As a body, the NBA is an august fraternity but it has progressively fallen short of expectations with some of its leading lights and others who speak as respected members of the bar dedicated to the cause of politicians, confirmed fraudsters and other criminal types. Its activities are now more performative, made for media spectacle, than they are real and life-affirming. How well does it reflect the concerns of Nigerians, fight for them and speak what it likes to call truth to power? Is the NBA not part of the Nigerian malaise with the hosting ‘rights’ for its annual conference now up for grabs by the highest bidder? Was the mutual black-slapping and self-congratulations on protesting against what it views as executive impunity following the imposition of emergency rule in Rivers State necessary, when it moved its conference to Enugu with questions over the princely N300 million hosting right funds from Rivers State?

The NBA called the N300 million largess a gift- for what really?

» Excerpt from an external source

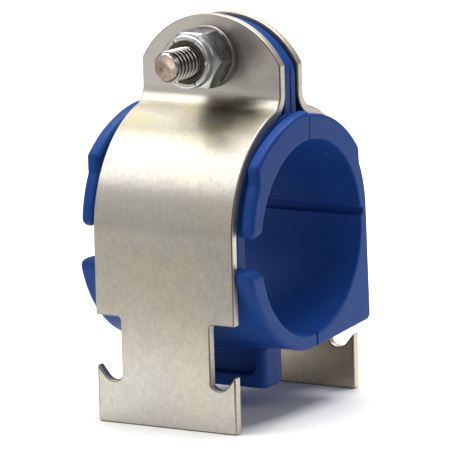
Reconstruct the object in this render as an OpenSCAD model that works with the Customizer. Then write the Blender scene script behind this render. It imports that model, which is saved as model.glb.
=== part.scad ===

An unspecified consultation job for suspended governor, Siminalayi Fubara? How can the NBA ‘stand out and stand tall’ in the compromised circumstances in which it finds itself behaving like the Chichidodo that hates human excrement but relishes maggot? Whose interest does the NBA serve today? It may as well limit its interest to that of its members like any other professional group and it will be within its right. Otherwise, it must quit speaking in the name of Nigerians while actively engaged in the promotion of group or individual interest. What’s its position on GMO foods, for example? Must everything be about politicians or politics? While it sounds like the advert slogan of a comedian’s show than the considered conference theme of a respected legal group, in what way does the NBA live up to expectation, stand out and stand tall, today?